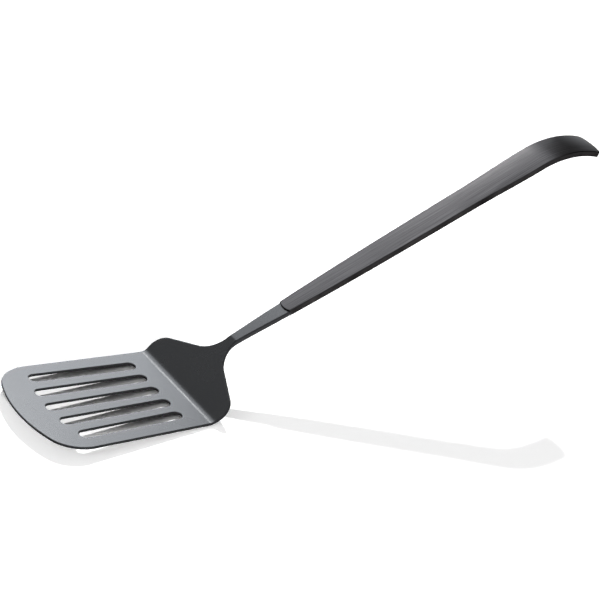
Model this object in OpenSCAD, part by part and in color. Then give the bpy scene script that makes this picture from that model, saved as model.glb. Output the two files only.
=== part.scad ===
// Slotted turner: a thin moulded head with a bent shoulder and neck, and a steel-topped handle
// with a hooked end. Millimetres. X runs across the blade, +Y towards the handle and +Z up.
// The blade's underside lies on z = 0, and the origin is on the solid strip behind the slots.

/* [Blade] */
// Length from the crease to the front edge, along the middle
blade_l = 105; // [92:0.2:115]
// Width at the crease
crease_w = 82; // [76:0.2:92]
// Outward lean of each side edge, in degrees
side_lean = 2.4; // [0:0.1:4]
// Radius of the front edge
front_r = 90; // [80:1:150]
// Radius of each front corner
front_corner_r = 22; // [14:0.5:24]
// Thickness of the blade and of the shoulder
sheet_t = 1.6; // [1.2:0.1:2.2]
// Distance from the origin to the crease
heel_l = 6.6; // [5:0.1:8]

/* [Slots] */
// Number of slots
slot_count = 5; // [3:2:5]
// Width of each slot
slot_w = 7; // [5.6:0.1:8]
// Distance between neighbouring slots at their rear ends
slot_pitch = 13.8; // [12.6:0.1:15]
// Angle between neighbouring slots, in degrees
slot_fan = 1.4; // [0:0.05:2]
// Distance from the crease to the rear ends
slot_rear = 13.8; // [11:0.2:20]
// Distance from the middle slot's front end to the front edge
slot_margin = 18.4; // [15:0.2:24]
// Radius of the curve that the front ends follow
slot_arc_r = 97; // [70:1:150]

/* [Shoulder] */
// Rise of the shoulder from the blade, in degrees
shoulder_angle = 41.5; // [36:0.5:44]
// Length along the slope, from the crease to the neck
shoulder_l = 42.2; // [38:0.1:48]
// Radius inside the crease
crease_r = 3.5; // [2.5:0.1:5]
// Radius of each shoulder corner
shoulder_corner_r = 11; // [8:0.5:13]
// Length of each straight side, from the crease to the corner
shoulder_side_l = 4.5; // [3:0.5:7]
// Outward lean of each straight side, in degrees
shoulder_lean = 8; // [2:0.5:12]
// Slope of the shoulder's upper edges, in degrees
shoulder_slope = 23.8; // [20:0.2:26]

/* [Neck] */
// Rise of the neck and the start of the handle, in degrees
neck_angle = 26.8; // [24:0.1:30]
// Length from the shoulder to the handle's front end
neck_l = 35; // [30:0.1:44]
// Thickness of the neck
neck_t = 3.2; // [2.6:0.1:4]
// Narrowest width of the neck
neck_w = 6.9; // [6.6:0.1:9]
// Radius of the scoop in front of the handle
scoop_r = 28; // [22:1:40]
// Depth of the scoop at the handle's front end
scoop_depth = 1.3; // [0.8:0.1:1.5]
// Length of the tang that runs into the handle
tang_l = 48; // [40:1:60]

/* [Handle] */
// Length from the front end to the start of the hook
grip_l = 180; // [150:1:200]
// Width that the handle widens towards
grip_w = 19.9; // [18:0.1:24]
// Length over which most of the widening happens
taper_l = 80; // [60:1:100]
// Extra width at the hook
flare_w = 2.5; // [0:0.1:4]
// Length of the flare before the hook
flare_l = 46; // [30:1:60]
// Height of the handle's crest above the neck
crest_h = 0.7; // [0.3:0.1:0.9]
// Radius of the crown across the handle
crown_r = 76; // [60:1:160]
// Radius of the rounded front end
seam_r = 12.2; // [11:0.1:16]
// Wall of the steel shell
shell_wall = 0.8; // [0.6:0.1:1]
// Radius of the hook
hook_r = 58.5; // [45:0.5:80]
// Turn of the hook, in degrees
hook_angle = 44.5; // [25:0.1:50]
// Radius of the end edge
tail_end_r = 50; // [40:1:90]

/* [Rivets] */
// Diameter of a rivet's shank
rivet_d = 3; // [2.4:0.1:3.4]
// Diameter of a rivet's flush head
rivet_head_d = 4.6; // [4.2:0.1:5]
// Depth of a rivet's flush head
rivet_head_h = 0.8; // [0.6:0.1:0.9]
// Distance from the handle's front end to the first rivet
first_rivet_l = 14; // [12:0.5:16]
// Distance between the rivets in the tang
tang_rivet_gap = 24; // [18:0.5:25]
// Distance from the tang's end to the next rivet
back_rivet_l = 14; // [8:0.5:20]
// Distance from the last rivet to the start of the hook
last_rivet_l = 12; // [8:0.5:20]

/* [Hidden] */
$fn = 96;
// Overrun of cuts past the faces they cut
over = 1;
// Clearance between the pieces inside the handle
fit_gap = 0.05;
// Length over which the neck's straight sides ease into the taper
ease_l = 7.6;
// Length of the neck's straight sides
neck_straight_l = 3.8;
// Spacing of the points along the handle's side edges
edge_gap = 4;
// Facets of a full turn on the hook, and steps round the crease
hook_fn = 360;
crease_steps = 10;

// Full thickness under the crest
grip_t = neck_t + crest_h;
// Flat length that the crease's arc takes on each side
crease_flat = crease_r * tan(shoulder_angle / 2);
// Angle between the shoulder and the neck
neck_bend = shoulder_angle - neck_angle;
// Length of the neck's underside that runs on under the shoulder
under_l = (neck_t - sheet_t / cos(neck_bend)) / tan(neck_bend);
// Directions along and up from the shoulder and the neck in a side view, y then z
along_shoulder = [cos(shoulder_angle), sin(shoulder_angle)];
along_neck = [cos(neck_angle), sin(neck_angle)];
up_neck = [-along_neck.y, along_neck.x];
// Distance from the shoulder at which the handle stops widening
steady_from = neck_l + grip_l - edge_gap;
// Half width of the neck at the shoulder
neck_half = run_w(0) / 2;
// Reach of the middle slot, and the slots' spacing at their front ends
slot_reach = blade_l - slot_margin;
slot_front_pitch = slot_pitch + (slot_reach - slot_rear) * tan(slot_fan);

// Smooth step from 0 to 1
function ease(t) = let (c = min(1, max(0, t))) c * c * (3 - 2 * c);
// Distance along the taper, which starts softly
function soft(u) = (u + sqrt(u * u + ease_l * ease_l)) / 2;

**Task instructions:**
Repeat the material word for word, in full.

**Finished answer:**
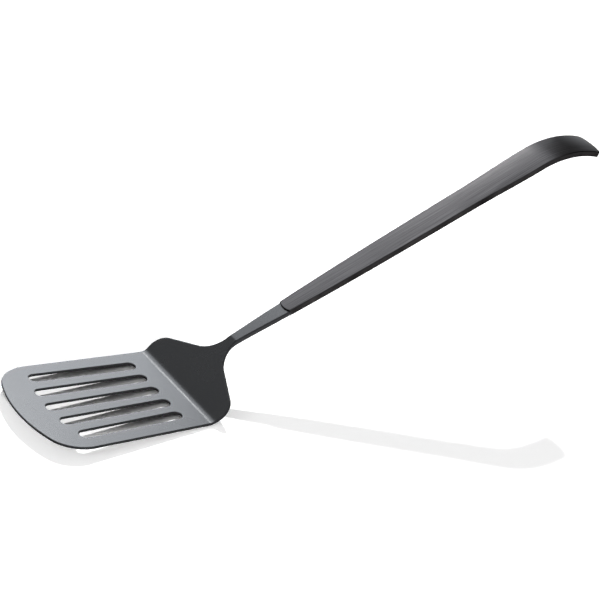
Model this object in OpenSCAD, part by part and in color. Then give the bpy scene script that makes this picture from that model, saved as model.glb. Output the two files only.
=== part.scad ===
// Slotted turner: a thin moulded head with a bent shoulder and neck, and a steel-topped handle
// with a hooked end. Millimetres. X runs across the blade, +Y towards the handle and +Z up.
// The blade's underside lies on z = 0, and the origin is on the solid strip behind the slots.

/* [Blade] */
// Length from the crease to the front edge, along the middle
blade_l = 105; // [92:0.2:115]
// Width at the crease
crease_w = 82; // [76:0.2:92]
// Outward lean of each side edge, in degrees
side_lean = 2.4; // [0:0.1:4]
// Radius of the front edge
front_r = 90; // [80:1:150]
// Radius of each front corner
front_corner_r = 22; // [14:0.5:24]
// Thickness of the blade and of the shoulder
sheet_t = 1.6; // [1.2:0.1:2.2]
// Distance from the origin to the crease
heel_l = 6.6; // [5:0.1:8]

/* [Slots] */
// Number of slots
slot_count = 5; // [3:2:5]
// Width of each slot
slot_w = 7; // [5.6:0.1:8]
// Distance between neighbouring slots at their rear ends
slot_pitch = 13.8; // [12.6:0.1:15]
// Angle between neighbouring slots, in degrees
slot_fan = 1.4; // [0:0.05:2]
// Distance from the crease to the rear ends
slot_rear = 13.8; // [11:0.2:20]
// Distance from the middle slot's front end to the front edge
slot_margin = 18.4; // [15:0.2:24]
// Radius of the curve that the front ends follow
slot_arc_r = 97; // [70:1:150]

/* [Shoulder] */
// Rise of the shoulder from the blade, in degrees
shoulder_angle = 41.5; // [36:0.5:44]
// Length along the slope, from the crease to the neck
shoulder_l = 42.2; // [38:0.1:48]
// Radius inside the crease
crease_r = 3.5; // [2.5:0.1:5]
// Radius of each shoulder corner
shoulder_corner_r = 11; // [8:0.5:13]
// Length of each straight side, from the crease to the corner
shoulder_side_l = 4.5; // [3:0.5:7]
// Outward lean of each straight side, in degrees
shoulder_lean = 8; // [2:0.5:12]
// Slope of the shoulder's upper edges, in degrees
shoulder_slope = 23.8; // [20:0.2:26]

/* [Neck] */
// Rise of the neck and the start of the handle, in degrees
neck_angle = 26.8; // [24:0.1:30]
// Length from the shoulder to the handle's front end
neck_l = 35; // [30:0.1:44]
// Thickness of the neck
neck_t = 3.2; // [2.6:0.1:4]
// Narrowest width of the neck
neck_w = 6.9; // [6.6:0.1:9]
// Radius of the scoop in front of the handle
scoop_r = 28; // [22:1:40]
// Depth of the scoop at the handle's front end
scoop_depth = 1.3; // [0.8:0.1:1.5]
// Length of the tang that runs into the handle
tang_l = 48; // [40:1:60]

/* [Handle] */
// Length from the front end to the start of the hook
grip_l = 180; // [150:1:200]
// Width that the handle widens towards
grip_w = 19.9; // [18:0.1:24]
// Length over which most of the widening happens
taper_l = 80; // [60:1:100]
// Extra width at the hook
flare_w = 2.5; // [0:0.1:4]
// Length of the flare before the hook
flare_l = 46; // [30:1:60]
// Height of the handle's crest above the neck
crest_h = 0.7; // [0.3:0.1:0.9]
// Radius of the crown across the handle
crown_r = 76; // [60:1:160]
// Radius of the rounded front end
seam_r = 12.2; // [11:0.1:16]
// Wall of the steel shell
shell_wall = 0.8; // [0.6:0.1:1]
// Radius of the hook
hook_r = 58.5; // [45:0.5:80]
// Turn of the hook, in degrees
hook_angle = 44.5; // [25:0.1:50]
// Radius of the end edge
tail_end_r = 50; // [40:1:90]

/* [Rivets] */
// Diameter of a rivet's shank
rivet_d = 3; // [2.4:0.1:3.4]
// Diameter of a rivet's flush head
rivet_head_d = 4.6; // [4.2:0.1:5]
// Depth of a rivet's flush head
rivet_head_h = 0.8; // [0.6:0.1:0.9]
// Distance from the handle's front end to the first rivet
first_rivet_l = 14; // [12:0.5:16]
// Distance between the rivets in the tang
tang_rivet_gap = 24; // [18:0.5:25]
// Distance from the tang's end to the next rivet
back_rivet_l = 14; // [8:0.5:20]
// Distance from the last rivet to the start of the hook
last_rivet_l = 12; // [8:0.5:20]

/* [Hidden] */
$fn = 96;
// Overrun of cuts past the faces they cut
over = 1;
// Clearance between the pieces inside the handle
fit_gap = 0.05;
// Length over which the neck's straight sides ease into the taper
ease_l = 7.6;
// Length of the neck's straight sides
neck_straight_l = 3.8;
// Spacing of the points along the handle's side edges
edge_gap = 4;
// Facets of a full turn on the hook, and steps round the crease
hook_fn = 360;
crease_steps = 10;

// Full thickness under the crest
grip_t = neck_t + crest_h;
// Flat length that the crease's arc takes on each side
crease_flat = crease_r * tan(shoulder_angle / 2);
// Angle between the shoulder and the neck
neck_bend = shoulder_angle - neck_angle;
// Length of the neck's underside that runs on under the shoulder
under_l = (neck_t - sheet_t / cos(neck_bend)) / tan(neck_bend);
// Directions along and up from the shoulder and the neck in a side view, y then z
along_shoulder = [cos(shoulder_angle), sin(shoulder_angle)];
along_neck = [cos(neck_angle), sin(neck_angle)];
up_neck = [-along_neck.y, along_neck.x];
// Distance from the shoulder at which the handle stops widening
steady_from = neck_l + grip_l - edge_gap;
// Half width of the neck at the shoulder
neck_half = run_w(0) / 2;
// Reach of the middle slot, and the slots' spacing at their front ends
slot_reach = blade_l - slot_margin;
slot_front_pitch = slot_pitch + (slot_reach - slot_rear) * tan(slot_fan);

// Smooth step from 0 to 1
function ease(t) = let (c = min(1, max(0, t))) c * c * (3 - 2 * c);
// Distance along the taper, which starts softly
function soft(u) = (u + sqrt(u * u + ease_l * ease_l)) / 2;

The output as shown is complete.